Superintendent Johnson is making a tough — but inevitable — decision
Superintendent of Schools Dr. Carol Johnson is doing the right thing by suggesting to close or to combine at least 18 public schools in the Boston Public School system.
The estimated savings, according to Johnson, would be about $10 million and would go part of the way to reducing an expected $60 million budget deficit for the coming school year.
Her decision will apparently cause the merger of the Dante Alighieri Elementary School with the Mario Umana Middle School Academy to create a K-8 program.
Rightfully and justifiably, many local parents are outraged and disappointed by this decision.
Running fewer schools in a large and cumbersome system where many of the facilities are hopelessly outdated and where there are so many empty seats does not make economic sense nor does it enhance the educational experience of those who attend the schools.
What is mainly lost in these closings is the convenience of the local school in the sprawling educational district for many of those who attend them.
This explains the protests and howls of many students and their parents who are asking for a reprieve.
The reprieve in all likelihood is not going to materialize.

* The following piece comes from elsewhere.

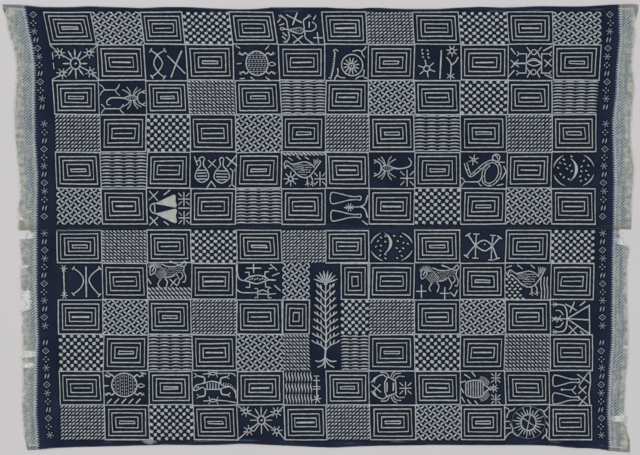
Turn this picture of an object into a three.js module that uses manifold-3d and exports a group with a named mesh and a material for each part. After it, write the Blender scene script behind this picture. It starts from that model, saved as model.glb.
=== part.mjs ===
// A wrapper cloth of two cotton widths, dyed with indigo and sewn together along one seam, opened out flat
// with its patterned face up. The two long outer edges have a rolled hem and both short ends are left torn.
//
// Sizes are millimetres. X runs along the cloth's length, Y across both widths and Z up. The origin is in
// the middle of the cloth, on the surface that it lies on.

import * as THREE from 'three';
import { mergeVertices } from 'three/addons/utils/BufferGeometryUtils.js';
import Module from 'manifold-3d';

const wasm = await Module();
wasm.setup();

// Driving dimensions

const HALF_LENGTH = 1077; // from the middle to the widest point of each torn end
const HALF_DEPTH = 760.7; // from the middle to the widest point of each hem
const CLOTH = 1.2; // thickness of the single cloth
const HEM_WIDTH = 12; // the edge is rolled over twice
const HEM = 2.6; // thickness of the rolled hem
const SEAM_HALF_WIDTH = 8; // the selvedges turned under on each side of the seam
const SEAM = 2; // thickness there
const SEAM_GAP = 0.3; // between the two widths
const STEP_WIDTH = 3; // over which a hem or the seam falls away to the single cloth
const COLUMN_PITCH = 37; // of the surface, along X
const RIPPLE_ROWS = [34, 62, 100, 150]; // rows of the surface inside a hem, where its ripples fade out
const PLAIN_ROWS = 5; // rows of the surface across the flat middle of a width
const CUT_OVER = 15; // how far a cut reaches past the cloth

const INDIGO = 0x1c2436;

// A table is a list of rows under named columns.

const table = (columns, ...rows) =>
  rows.map((row) => Object.fromEntries(columns.map((column, i) => [column, row[i]])));

// How far each hem lies inside the cloth's widest point, at places along X.

const HEMS = {
  upper: table(['x', 'inset'],
    [-1077, 2], [-1002, 4], [-958, 11], [-846, 11], [-788, 8], [-673, 12], [-602, 15], [-544, 11],
    [-443, 11], [-337, 17], [-266, 20], [-215, 18], [-165, 12], [25, 12], [66, 16], [137, 17],
    [181, 12], [239, 16], [310, 18], [395, 18], [466, 13], [540, 10], [625, 13], [747, 8],
    [886, 9], [971, 4], [1022, 2], [1068, 0], [1077, 5]),
  lower: table(['x', 'inset'],
    [-1077, 9], [-993, 9], [-951, 11], [-904, 16], [-809, 19], [-673, 22], [-544, 27], [-409, 25],
    [-337, 26], [-266, 31], [-131, 24], [-2, 18], [49, 17], [205, 24], [310, 25], [540, 26],
    [680, 25], [781, 24], [852, 16], [903, 16], [949, 12], [981, 6], [1048, 0], [1077, 0]),
};

// The seam wanders a little across the middle.

const SEAM_LINE = table(['x', 'y'],
  [-1077, -10], [-883, -5], [-748, 0], [-476, 3], [-2, 3], [134, 0], [337, 1], [608, 3], [880, 0], [1077, -5]);

// How far each torn end lies inside the cloth's widest point, at places along Y.

const ENDS = {
  upper: {
    left: table(['y', 'inset'],
      [780, 0], [744, 0], [716, 11], [672, 18], [631, 29], [580, 42], [516, 47], [394, 39],
      [299, 42], [177, 56], [106, 58], [72, 52], [-4, 52], [-30, 56]),
    right: table(['y', 'inset'],
      [780, 0], [755, 0], [737, 1], [709, 9], [689, 14], [652, 10], [601, 18], [550, 21], [482, 13],
      [424, 18], [353, 25], [279, 24], [204, 14], [106, 21], [4, 24], [-30, 29]),
  },
  lower: {
    left: table(['y', 'inset'],
      [30, 54], [-40, 56], [-118, 63], [-159, 59], [-239, 63], [-283, 59], [-304, 68], [-338, 63],
      [-396, 68], [-440, 64], [-501, 68], [-582, 65], [-626, 65], [-674, 71], [-701, 73], [-752, 84], [-780, 86]),
    right: table(['y', 'inset'],
      [30, 29], [-70, 29], [-118, 36], [-213, 37], [-345, 34], [-437, 35], [-508, 41], [-552, 43],
      [-623, 47], [-657, 46], [-674, 40], [-709, 32], [-727, 29], [-780, 29]),
  },
};

// Tears in the ends. The mouth runs from top to bottom at the edge, and the tear's inner end from
// innerTop to innerBottom, depth further in.

const TEARS = table(['width', 'end', 'top', 'bottom', 'innerTop', 'innerBottom', 'depth'],
  ['upper', 'left', 42, 24, 37, 30, 16],
  ['lower', 'left', 30, -39, 30, -34, 38],
  ['lower', 'left', -125, -133, -127, -131, 18],
  ['lower', 'left', -239, -283, -206, -271, 24],
  ['lower', 'left', -416, -437, -418, -433, 31],
  ['lower', 'left', -457, -471, -459, -469, 30],
  ['lower', 'left', -559, -566, -561, -564, 7],
  ['lower', 'right', 30, -62, 30, -49, 33],
  ['lower', 'right', -399, -407, -401, -405, 11],
  ['lower', 'right', -637, -657, -640, -653, 29]);

// Low ripples where a hem or a torn end lifts a little off the surface: the place of the crest along the
// edge, its half width, its height at the edge, and how far in it fades out.

const RIPPLES = table(['width', 'edge', 'at', 'halfWidth', 'rise', 'reach'],
  ['upper', 'hem', -960, 90, 4, 110], ['upper', 'hem', -640, 120, 3, 100], ['upper', 'hem', -266, 130, 5, 140],
  ['upper', 'hem', 105, 100, 4, 120], ['upper', 'hem', 350, 130, 5, 140], ['upper', 'hem', 690, 120, 3, 100],
  ['upper', 'hem', 1000, 80, 4, 110], ['lower', 'hem', -930, 90, 4, 110], ['lower', 'hem', -560, 130, 4, 120],
  ['lower', 'hem', -262, 120, 5, 140], ['lower', 'hem', 240, 130, 3, 110], ['lower', 'hem', 560, 130, 4, 130],
  ['lower', 'hem', 880, 100, 4, 120], ['upper', 'left', 520, 90, 4, 80], ['upper', 'left', 140, 90, 3, 70],
  ['upper', 'right', 560, 80, 3, 70], ['upper', 'right', 300, 90, 4, 80], ['lower', 'left', -210, 70, 3, 60],
  ['lower', 'left', -620, 80, 4, 80], ['lower', 'right', -280, 90, 3, 70], ['lower', 'right', -590, 80, 4, 80]);

// A value between the rows of a table, taken along straight lines.

function along(rows, place, value, at) {
  const before = rows.findLastIndex((row) => row[place] <= at);
  const from = rows[Math.max(before, 0)];
  const to = rows[Math.min(before + 1, rows.length - 1)];
  const share = from === to ? 0 : THREE.MathUtils.clamp((at - from[place]) / (to[place] - from[place]), 0, 1);
  return THREE.MathUtils.lerp(from[value], to[value], share);
}

const sideOf = (width) => (width === 'upper' ? 1 : -1);

const hemY = (width, x) => sideOf(width) * (HALF_DEPTH - along(HEMS[width], 'x', 'inset', x));

const seamY = (width, x) => along(SEAM_LINE, 'x', 'y', x) + (sideOf(width) * SEAM_GAP) / 2;

// How high the cloth lies above the surface.

function lift(width, x, y) {
  const fromEdge = {
    hem: Math.abs(hemY(width, x) - y),
    left: x + HALF_LENGTH,
    right: HALF_LENGTH - x,
  };
  return RIPPLES.filter((ripple) => ripple.width === width).reduce((height, ripple) => {
    const across = Math.min(Math.abs((ripple.edge === 'hem' ? x : y) - ripple.at) / ripple.halfWidth, 1);
    const inward = Math.min(fromEdge[ripple.edge] / ripple.reach, 1);
    return Math.max(height, ripple.rise * Math.cos((across * Math.PI) / 2) ** 2 * (1 - inward) ** 2);
  }, 0);
}

// Rows of a width from its hem to its seam: the distance in from the hem and from the seam, and how
// thick the cloth is there.

function rowsAt(width, x) {
  const side = sideOf(width);
  const hem = hemY(width, x);
  const seam = seamY(width, x);
  const flatFrom = hem - side * RIPPLE_ROWS.at(-1);
  const flatTo = seam + side * (SEAM_HALF_WIDTH + STEP_WIDTH);
  const plain = Array.from({ length: PLAIN_ROWS }, (_, i) => ({
    y: THREE.MathUtils.lerp(flatFrom, flatTo, (i + 1) / PLAIN_ROWS),
    thickness: CLOTH,
  }));
  return [
    { y: hem, thickness: HEM },
    { y: hem - side * HEM_WIDTH, thickness: HEM },
    { y: hem - side * (HEM_WIDTH + STEP_WIDTH), thickness: CLOTH },
    ...RIPPLE_ROWS.map((inset) => ({ y: hem - side * inset, thickness: CLOTH })),
    ...plain,
    { y: seam + side * SEAM_HALF_WIDTH, thickness: SEAM },
    { y: seam, thickness: SEAM },
  ];
}

// The closed sheet of one width before its ends are torn: a grid of the top face, the same grid of the
// underside, and a wall round the four sides.

function sheet(width) {
  const columns = Math.round((2 * (HALF_LENGTH + CUT_OVER)) / COLUMN_PITCH);
  const positions = [];
  const indices = [];
  let rowCount = 0;
  for (let i = 0; i <= columns; i++) {
    const x = THREE.MathUtils.lerp(-HALF_LENGTH - CUT_OVER, HALF_LENGTH + CUT_OVER, i / columns);
    const rows = rowsAt(width, x);
    rowCount = rows.length;
    for (const { y, thickness } of rows) {
      const under = lift(width, x, y);
      positions.push(x, y, under, x, y, under + thickness);
    }
  }
  const corner = (i, j, top) => 2 * (i * rowCount + j) + (top ? 1 : 0);
  const face = (a, b, c, d) => (sideOf(width) > 0 ? indices.push(a, b, c, a, c, d) : indices.push(a, c, b, a, d, c));
  for (let i = 0; i < columns; i++) {
    for (let j = 0; j < rowCount - 1; j++) {
      face(corner(i, j, true), corner(i, j + 1, true), corner(i + 1, j + 1, true), corner(i + 1, j, true));
      face(corner(i, j), corner(i + 1, j), corner(i + 1, j + 1), corner(i, j + 1));
    }
    const last = rowCount - 1;
    face(corner(i, 0), corner(i, 0, true), corner(i + 1, 0, true), corner(i + 1, 0));
    face(corner(i, last), corner(i + 1, last), corner(i + 1, last, true), corner(i, last, true));
  }
  for (let j = 0; j < rowCount - 1; j++) {
    face(corner(0, j), corner(0, j + 1), corner(0, j + 1, true), corner(0, j, true));
    face(corner(columns, j), corner(columns, j, true), corner(columns, j + 1, true), corner(columns, j + 1));
  }
  const geometry = new THREE.BufferGeometry();
  geometry.setAttribute('position', new THREE.Float32BufferAttribute(positions, 3));
  geometry.setIndex(indices);
  return geometry;
}

// The line of a torn end from top to bottom, with its tears, as points of inset and Y.

function tornLine(width, end) {
  const rows = ENDS[width][end];
  const smooth = new THREE.SplineCurve(rows.map(({ y, inset }) => new THREE.Vector2(inset, y)));
  let line = smooth.getPoints(2 * (rows.length - 1));
  for (const tear of TEARS.filter((row) => row.width === width && row.end === end)) {
    const insetAt = (y) => along([...rows].reverse(), 'y', 'inset', y);
    const inner = insetAt((tear.top + tear.bottom) / 2) + tear.depth;
    line = [
      ...line.filter((point) => point.y > tear.top),
      new THREE.Vector2(insetAt(tear.top), tear.top),
      new THREE.Vector2(inner, tear.innerTop),
      new THREE.Vector2(inner, tear.innerBottom),
      new THREE.Vector2(insetAt(tear.bottom), tear.bottom),
      ...line.filter((point) => point.y < tear.bottom),
    ];
  }
  return line;
}

// The block that tears one end off a width.

function waste(width, end) {
  const out = end === 'left' ? -1 : 1;
  const line = tornLine(width, end).map(({ x, y }) => new THREE.Vector2(out * (HALF_LENGTH - x), y));
  const outside = out * (HALF_LENGTH + 2 * CUT_OVER);
  const shape = new THREE.Shape([
    ...line,
    new THREE.Vector2(outside, line.at(-1).y),
    new THREE.Vector2(outside, line[0].y),
  ]);
  const block = new THREE.ExtrudeGeometry(shape, { depth: 2 * CUT_OVER, bevelEnabled: false });
  return block.translate(0, 0, -CUT_OVER);
}

// A closed geometry as a solid that can be cut, and back.

function solidOf(geometry) {
  const plain = geometry.clone();
  plain.deleteAttribute('normal');
  plain.deleteAttribute('uv');
  const merged = mergeVertices(plain);
  return new wasm.Manifold(new wasm.Mesh({
    numProp: 3,
    vertProperties: new Float32Array(merged.attributes.position.array),
    triVerts: new Uint32Array(merged.index.array),
  }));
}

function geometryOf(solid) {
  const { vertProperties, triVerts } = solid.getMesh();
  const geometry = new THREE.BufferGeometry();
  geometry.setAttribute('position', new THREE.BufferAttribute(vertProperties, 3));
  geometry.setIndex(new THREE.BufferAttribute(triVerts, 1));
  geometry.computeVertexNormals();
  return geometry;
}

function clothWidth(width) {
  const solid = ['left', 'right'].reduce(
    (cloth, end) => cloth.subtract(solidOf(waste(width, end))),
    solidOf(sheet(width)),
  );
  const material = new THREE.MeshStandardMaterial({ color: INDIGO, roughness: 0.9, metalness: 0 });
  const mesh = new THREE.Mesh(geometryOf(solid), material);
  mesh.name = `${width}_width`;
  return mesh;
}

const cloth = new THREE.Group();
cloth.add(clothWidth('upper'), clothWidth('lower'));

export default cloth;
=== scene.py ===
import math
import random

import bmesh
import bpy
import numpy as np
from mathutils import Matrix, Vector, noise
from mathutils.bvhtree import BVHTree
from mathutils.geometry import delaunay_2d_cdt
from mathutils.kdtree import KDTree


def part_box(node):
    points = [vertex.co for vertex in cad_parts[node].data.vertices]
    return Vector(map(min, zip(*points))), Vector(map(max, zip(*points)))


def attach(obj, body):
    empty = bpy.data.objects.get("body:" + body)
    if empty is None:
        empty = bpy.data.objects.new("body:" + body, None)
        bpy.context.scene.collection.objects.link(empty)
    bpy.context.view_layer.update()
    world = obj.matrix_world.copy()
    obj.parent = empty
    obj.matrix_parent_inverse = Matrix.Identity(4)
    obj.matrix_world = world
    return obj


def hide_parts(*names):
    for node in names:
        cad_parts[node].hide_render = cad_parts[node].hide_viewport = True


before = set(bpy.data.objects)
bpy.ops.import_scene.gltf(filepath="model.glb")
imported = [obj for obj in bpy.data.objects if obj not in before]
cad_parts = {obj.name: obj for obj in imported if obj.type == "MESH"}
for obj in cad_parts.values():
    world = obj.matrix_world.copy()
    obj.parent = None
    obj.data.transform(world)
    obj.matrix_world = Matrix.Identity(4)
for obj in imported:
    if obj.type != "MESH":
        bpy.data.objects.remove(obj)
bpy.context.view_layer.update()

# Camera
# It looks straight down on the middle of the cloth, as the photograph does. A pixel of the photograph
# covers 3.39 mm of the cloth.

MM = 0.001
PIXEL_MM = 3.39
FRAME_PIXELS = 640
CAMERA_HEIGHT = 6.0
CAMERA_SHIFT = (-1.9 * MM, 2.4 * MM)
SENSOR_MM = 36.0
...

The Boston Public Schools needs to get leaner, to reduce costs, to shut ancient buildings that are inefficient and outdated.

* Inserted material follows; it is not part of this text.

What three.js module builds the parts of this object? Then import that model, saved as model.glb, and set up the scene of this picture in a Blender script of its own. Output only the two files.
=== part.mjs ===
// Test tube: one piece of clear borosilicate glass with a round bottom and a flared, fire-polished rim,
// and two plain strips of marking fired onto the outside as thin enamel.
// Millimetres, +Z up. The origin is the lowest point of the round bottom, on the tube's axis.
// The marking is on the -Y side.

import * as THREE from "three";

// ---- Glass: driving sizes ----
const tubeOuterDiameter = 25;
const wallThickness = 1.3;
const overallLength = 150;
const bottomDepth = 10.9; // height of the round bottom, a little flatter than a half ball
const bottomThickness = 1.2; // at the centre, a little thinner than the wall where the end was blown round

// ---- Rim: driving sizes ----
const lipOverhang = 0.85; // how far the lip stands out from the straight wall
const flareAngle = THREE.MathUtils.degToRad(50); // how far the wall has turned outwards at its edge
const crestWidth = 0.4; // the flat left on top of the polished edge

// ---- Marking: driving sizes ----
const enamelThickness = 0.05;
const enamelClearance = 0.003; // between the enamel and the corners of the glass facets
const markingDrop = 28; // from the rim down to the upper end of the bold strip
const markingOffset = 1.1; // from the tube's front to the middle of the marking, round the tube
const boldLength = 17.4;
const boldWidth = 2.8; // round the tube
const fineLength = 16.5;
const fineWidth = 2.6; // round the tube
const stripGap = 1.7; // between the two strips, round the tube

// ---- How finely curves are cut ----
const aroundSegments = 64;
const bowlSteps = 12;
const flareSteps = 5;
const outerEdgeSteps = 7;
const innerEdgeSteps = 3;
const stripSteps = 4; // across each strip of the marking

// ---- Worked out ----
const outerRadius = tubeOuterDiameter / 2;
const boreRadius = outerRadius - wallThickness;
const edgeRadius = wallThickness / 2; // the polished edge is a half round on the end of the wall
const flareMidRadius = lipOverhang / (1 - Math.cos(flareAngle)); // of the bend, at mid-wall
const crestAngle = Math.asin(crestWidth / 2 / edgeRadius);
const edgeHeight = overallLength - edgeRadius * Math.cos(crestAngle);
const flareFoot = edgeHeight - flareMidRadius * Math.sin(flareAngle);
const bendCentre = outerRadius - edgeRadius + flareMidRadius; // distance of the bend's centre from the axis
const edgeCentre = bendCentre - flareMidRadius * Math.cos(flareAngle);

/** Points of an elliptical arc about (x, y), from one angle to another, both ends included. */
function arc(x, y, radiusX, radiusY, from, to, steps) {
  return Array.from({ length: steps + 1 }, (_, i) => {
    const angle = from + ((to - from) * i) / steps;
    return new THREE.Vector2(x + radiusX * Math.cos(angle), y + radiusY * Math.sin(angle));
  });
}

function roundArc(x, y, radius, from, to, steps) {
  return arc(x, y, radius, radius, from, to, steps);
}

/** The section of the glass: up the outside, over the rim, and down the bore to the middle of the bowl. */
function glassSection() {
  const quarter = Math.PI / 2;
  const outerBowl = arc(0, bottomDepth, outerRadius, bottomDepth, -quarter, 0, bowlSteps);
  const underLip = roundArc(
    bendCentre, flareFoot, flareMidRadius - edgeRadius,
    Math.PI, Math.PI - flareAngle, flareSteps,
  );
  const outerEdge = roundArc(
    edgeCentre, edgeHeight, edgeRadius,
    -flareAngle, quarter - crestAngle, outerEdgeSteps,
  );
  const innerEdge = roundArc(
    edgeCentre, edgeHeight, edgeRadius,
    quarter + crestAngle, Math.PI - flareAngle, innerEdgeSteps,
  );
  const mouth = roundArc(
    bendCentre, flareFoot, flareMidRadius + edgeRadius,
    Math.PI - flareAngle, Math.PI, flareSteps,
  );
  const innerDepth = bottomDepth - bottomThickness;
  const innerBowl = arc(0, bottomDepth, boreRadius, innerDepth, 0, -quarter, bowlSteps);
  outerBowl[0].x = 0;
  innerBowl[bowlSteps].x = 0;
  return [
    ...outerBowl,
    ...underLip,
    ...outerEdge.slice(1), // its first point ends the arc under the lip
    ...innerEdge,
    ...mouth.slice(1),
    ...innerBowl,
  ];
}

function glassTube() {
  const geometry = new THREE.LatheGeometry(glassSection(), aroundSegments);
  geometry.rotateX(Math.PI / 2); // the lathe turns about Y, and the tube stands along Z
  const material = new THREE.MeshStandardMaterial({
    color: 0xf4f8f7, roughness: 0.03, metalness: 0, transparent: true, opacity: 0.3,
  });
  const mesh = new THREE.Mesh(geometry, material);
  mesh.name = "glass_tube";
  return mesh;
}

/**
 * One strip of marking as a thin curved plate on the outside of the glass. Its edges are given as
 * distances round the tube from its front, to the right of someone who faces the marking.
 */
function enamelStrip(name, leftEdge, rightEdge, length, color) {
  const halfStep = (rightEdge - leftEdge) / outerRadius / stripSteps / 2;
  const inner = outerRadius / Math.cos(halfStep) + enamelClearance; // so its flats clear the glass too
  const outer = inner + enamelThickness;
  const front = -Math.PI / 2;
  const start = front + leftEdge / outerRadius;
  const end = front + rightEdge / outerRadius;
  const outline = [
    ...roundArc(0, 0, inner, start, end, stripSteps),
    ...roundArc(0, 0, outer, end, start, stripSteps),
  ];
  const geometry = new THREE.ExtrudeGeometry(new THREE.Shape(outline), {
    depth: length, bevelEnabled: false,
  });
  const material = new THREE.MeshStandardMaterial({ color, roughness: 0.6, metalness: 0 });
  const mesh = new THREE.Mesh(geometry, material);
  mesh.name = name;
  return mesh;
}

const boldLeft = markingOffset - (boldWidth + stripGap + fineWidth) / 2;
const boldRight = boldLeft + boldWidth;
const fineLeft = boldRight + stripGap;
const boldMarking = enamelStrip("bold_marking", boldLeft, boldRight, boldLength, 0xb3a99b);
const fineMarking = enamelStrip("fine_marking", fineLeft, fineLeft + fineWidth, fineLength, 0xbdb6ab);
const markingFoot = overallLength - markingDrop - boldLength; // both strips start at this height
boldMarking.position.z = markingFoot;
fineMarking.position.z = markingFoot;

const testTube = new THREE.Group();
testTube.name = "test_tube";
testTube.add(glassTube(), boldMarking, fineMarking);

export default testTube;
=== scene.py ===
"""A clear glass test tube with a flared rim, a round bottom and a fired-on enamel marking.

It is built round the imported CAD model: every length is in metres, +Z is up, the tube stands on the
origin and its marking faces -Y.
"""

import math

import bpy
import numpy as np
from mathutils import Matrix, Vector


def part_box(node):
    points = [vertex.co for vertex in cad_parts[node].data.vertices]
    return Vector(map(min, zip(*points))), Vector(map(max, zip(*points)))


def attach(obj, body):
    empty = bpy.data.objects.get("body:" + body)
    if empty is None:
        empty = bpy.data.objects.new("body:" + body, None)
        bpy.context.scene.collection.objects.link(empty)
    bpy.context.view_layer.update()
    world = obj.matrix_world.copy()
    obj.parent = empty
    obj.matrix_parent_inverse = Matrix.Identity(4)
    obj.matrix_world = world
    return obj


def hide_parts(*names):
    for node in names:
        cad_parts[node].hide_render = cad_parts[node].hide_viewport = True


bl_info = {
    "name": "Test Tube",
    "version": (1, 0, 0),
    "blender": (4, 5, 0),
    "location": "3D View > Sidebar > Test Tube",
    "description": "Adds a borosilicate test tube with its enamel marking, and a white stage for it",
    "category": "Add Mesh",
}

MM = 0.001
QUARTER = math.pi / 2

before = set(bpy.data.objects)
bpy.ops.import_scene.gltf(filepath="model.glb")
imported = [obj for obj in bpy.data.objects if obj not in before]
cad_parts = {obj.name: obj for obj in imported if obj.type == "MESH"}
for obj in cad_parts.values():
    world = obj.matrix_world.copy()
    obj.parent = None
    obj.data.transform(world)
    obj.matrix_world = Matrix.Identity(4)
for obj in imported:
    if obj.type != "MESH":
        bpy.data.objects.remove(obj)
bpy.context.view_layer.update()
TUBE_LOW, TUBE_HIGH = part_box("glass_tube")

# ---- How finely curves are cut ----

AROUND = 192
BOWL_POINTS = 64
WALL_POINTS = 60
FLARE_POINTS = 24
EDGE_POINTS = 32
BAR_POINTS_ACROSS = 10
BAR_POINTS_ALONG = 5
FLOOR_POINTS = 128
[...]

It needs very badly to reorganize itself into a leaner meaner organization that is more highly organized in order to deliver improved services and teaching to the students who attend.
The school closings are regrettable but they are necessary – and they will be implemented.
The days of cozy little neighborhood schools in the sprawling system are past.
Funding realities and new educational modalities are the steel fisted imperatives of the thoroughly modern public school system.
Boston is seeking to be that system.
This is the beginning of much bigger changes to follow.
We are with you if you are losing your public school.
However the success of the system at-large is more important than any one of its older, costly to run and to maintain, underutilized schools.
We regret the closings but they are inevitable.